A drug used to treat rheumatoid arthritis could help to save the lives of one in 25 patients admitted to hospital with Covid-19 and reduce the need for a mechanical ventilator, scientists have found.
The medicine, known as tocilizumab, was made available for use by the NHS to treat coronavirus patients, after early results last month from another clinical trial showed it significantly reduced the risk of death for intensive care unit patients as well as time spent in hospital by up to 10 days.
Updated guidance will be sent to NHS trusts and clinicians on Monday, recommending that they use the drug for patients admitted to hospital.
In the Recovery trial, researchers found that when given alongside a steroid, known as dexamethasone, tocilizumab reduced the absolute risk of mortality by four percentage points.
The drug was found to reduce the relative risk of death by 14% and cut the time spent in hospital by five days when used for patients on oxygen and in addition to the dexamethasone.
Martin Landray, professor of medicine and epidemiology at the Nuffield Department of Population Health, University of Oxford, and joint chief investigator in the trial, said: “The results from the Recovery trial clearly show the benefits of tocilizumab and dexamethasone in tackling the worst consequences of Covid-19 – improving survival, shortening hospital stay, and reducing the need for mechanical ventilators.
More than 4,000 patients were involved in the Recovery trial, with 2,022 patients randomly allocated to receive tocilizumab, while the rest received the usual standard care.
A majority (82%) of the patients were taking a steroid such as dexamethasone as part of the standard care.
The researchers found that 596 (29%) of the patients in the tocilizumab group died within 28 days, compared with 694 (33%) patients in the usual care group.
Tocilizumab also significantly reduced the chance of progressing to invasive mechanical ventilation or death from 38% to 33% among those who were not on invasive ventilation when entered into the trial, the researchers said.

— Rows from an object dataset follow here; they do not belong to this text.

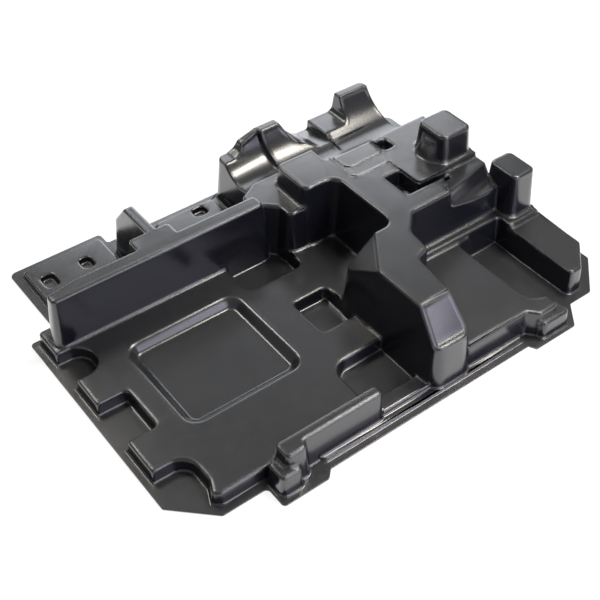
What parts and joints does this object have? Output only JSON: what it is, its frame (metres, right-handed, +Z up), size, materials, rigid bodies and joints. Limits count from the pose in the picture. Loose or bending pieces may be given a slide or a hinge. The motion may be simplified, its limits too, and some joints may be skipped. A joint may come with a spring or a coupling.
{
  "type": "packing tray",
  "caption": "Vacuum-formed plastic packing tray with a flat flange, a low floor with recesses, a tall stepped spine, a cross wall and a back saddle, open underneath.",
  "frame": {"origin": "centre of the bounding box at the underside of the flange, where the tray rests", "axes": "+X along the long side, +Y from the front edge to the saddle at the back, +Z up"},
  "size_m": [0.381, 0.2922, 0.0832],
  "materials": {
    "tray": "satin black"
  },
  "bodies": {
    "root": {"tray": "tray"}
  },
  "joints": []
}
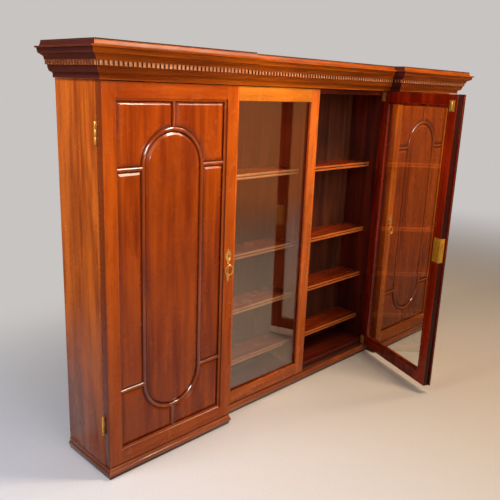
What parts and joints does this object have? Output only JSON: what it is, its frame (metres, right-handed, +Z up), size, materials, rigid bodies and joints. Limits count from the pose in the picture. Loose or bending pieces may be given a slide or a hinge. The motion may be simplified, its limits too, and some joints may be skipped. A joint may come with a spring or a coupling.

According to the team, the results also suggest that for patients who have significant inflammation and require oxygen, a combination of a steroid such as dexamethasone and tocilizumab cuts deaths by about a third for patients requiring simple oxygen, and nearly a half for those requiring mechanical ventilation.
Treatment with tocilizumab is thought to cost around £500 and is administered intravenously.
Peter Horby, professor of emerging infectious diseases in the Nuffield Department of Medicine, University of Oxford, and joint chief investigator for Recovery, said: “Previous trials of tocilizumab had shown mixed results, and it was unclear which patients might benefit from the treatment.
“The double impact of dexamethasone plus tocilizumab is impressive and very welcome.”
Last year, the Recovery trial found dexamethasone cut the risk of death by a third for patients on ventilators and by a fifth for those on oxygen.
Health and Social Care Secretary Matt Hancock said: “Today’s excellent news is further proof the UK is at the forefront of the global mission to find safe and effective treatments for this terrible virus.
“I want to thank all those who have played a part in generating these tremendous results – from the British scientists and researchers behind the trial, to the thousands of patients who took part across the country.
“We are working quickly and closely with colleagues across the health system and sector to ensure every NHS patient who needs this treatment should be able to access it – reducing further pressures on the NHS and potentially saving thousands of lives.”
Deputy chief medical officer Professor Jonathan Van-Tam said: “These results present another important advance in our fight against Covid-19 and are good news for patients and clinicians around the world – it’s a combination of both effective therapeutics and vaccines that will mean an end to this pandemic.
“The data published today mean many more patients in hospital with Covid-19 will have access to a proven treatment, speeding up their recovery and reducing the risk of mortality significantly.
“It’s because of the UK’s world-class clinical trials infrastructure, including NIHR infrastructure in NHS hospitals, and the generosity of UK patients to volunteer even though they are ill themselves, that trials like RECOVERY are able to deliver definitive evidence that will save lives, and I am hugely grateful to all those involved.”